Once you begin worshipping with the churches of Christ, one of the first things that you will notice is that an important part of our Sunday assembly is the taking of the Lord’s Supper. This is a very ancient and sacred memorial ceremony that has been a part of the New Testament pattern of worship since the church began. This memorial forces us to spend some time each week focused on the most central aspect of our faith – the death, burial, and resurrection of Jesus Christ.
Paul gives us a great explanation of the Lord’s Supper in 1 Corinthians 11, so let us center our thoughts around that passage for a few moments.
1 Corinthians 11:23-26 (NKJV) 23 For I received from the Lord that which I also delivered to you: that the Lord Jesus on the same night in which He was betrayed took bread; 24 and when He had given thanks, He broke it and said, "Take, eat; this is My body which is broken for you; do this in remembrance of Me." 25 In the same manner He also took the cup after supper, saying, "This cup is the new covenant in My blood. This do, as often as you drink it, in remembrance of Me." 26 For as often as you eat this bread and drink this cup, you proclaim the Lord's death till He comes.

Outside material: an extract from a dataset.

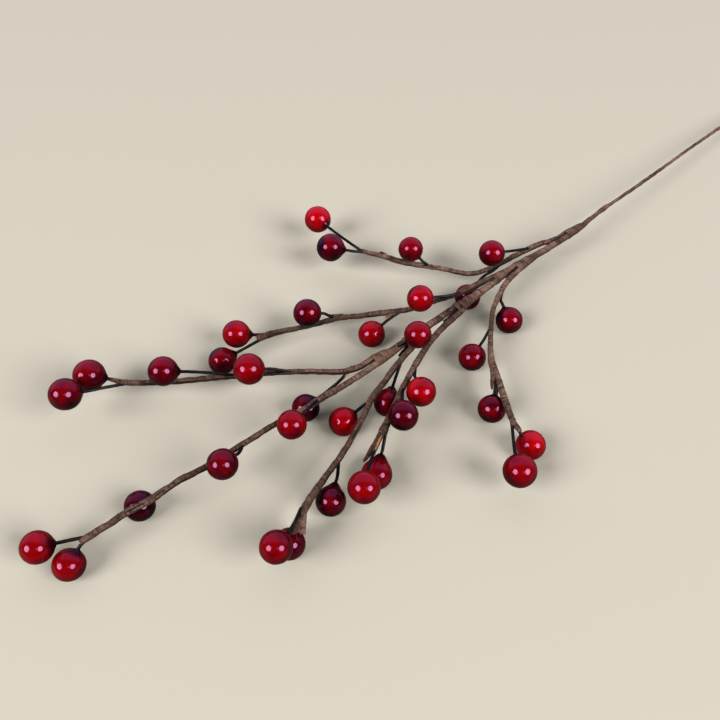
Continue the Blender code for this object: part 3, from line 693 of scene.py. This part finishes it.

He begins in verse 23 by drawing our minds back to the night that Jesus was betrayed by Judas. On this night, just hours before he would be arrested and crucified, Jesus gave instructions for a ceremony to remember the events that were about to happen. The unleavened bread was broken and eaten to represent the body of Christ that was broken by the nails of the cross, his flesh that was shredded by the vicious lashings that he received, and his brow that was torn by the crown of thorns that was mockingly thrust upon his head. Then Jesus had his disciples drink from the fruit of the vine. He explained that this was to symbolize his blood that would poor forth from his broken flesh. In Matthew’s account, Jesus ties this blood to both the new covenant and forgiveness of sins (Matthew 26:28 (NKJV) “For this is My blood of the new covenant, which is shed for many for the remission of sins”). This ceremonial meal is for those who share in the new covenant, thus have been cleansed by the blood of Christ. In this way, we reenact weekly the sacrifice that has made our salvation possible. In other words, we “proclaim the Lord’s death.”
Paul then goes on to say in verses 27 and 28, “Therefore whoever eats this bread or drinks this cup of the Lord in an unworthy manner will be guilty of the body and blood of the Lord. But let a man examine himself, and so let him eat of the bread and drink of the cup.” Here we learn that the manner in which we take the communion is very important. We ought to examine ourselves to ensure that our focus is proper. So how should we take the communion?
With thankfulness - Jesus gave thanks before each element of the supper. We ought to use that time to express our gratitude for the amazing sacrifice that Christ made for us.
With each other –Although it is a time of self-examination, there is also a communal aspect to the supper. The disciples always came together to take the Lord’s Supper. Paul said earlier in 1 Corinthians 10:17 (NKJV), “For we, though many, are one bread and one body; for we all partake of that one bread.” In taking the Lord’s Supper, we acknowledge our fellowship with one another as a part of the same body of Christ.
With remembrance – Of course, the primary purpose is to remember Jesus. He specifically says, “do this in remembrance of Me”. We can do this in a number of ways. We could read one of the crucifixion accounts. We could reflect on a song about the crucifixion. We could close our eyes and visualize the events of that night. However we choose to do it, the important thing is that we keep our focus in the proper place.
Everything that God asks of us is ultimately to our benefit. The Lord’s Supper is no different. If we observe it each week in the proper manner, then we will find it to be a faith affirming blessing to our spiritual lives.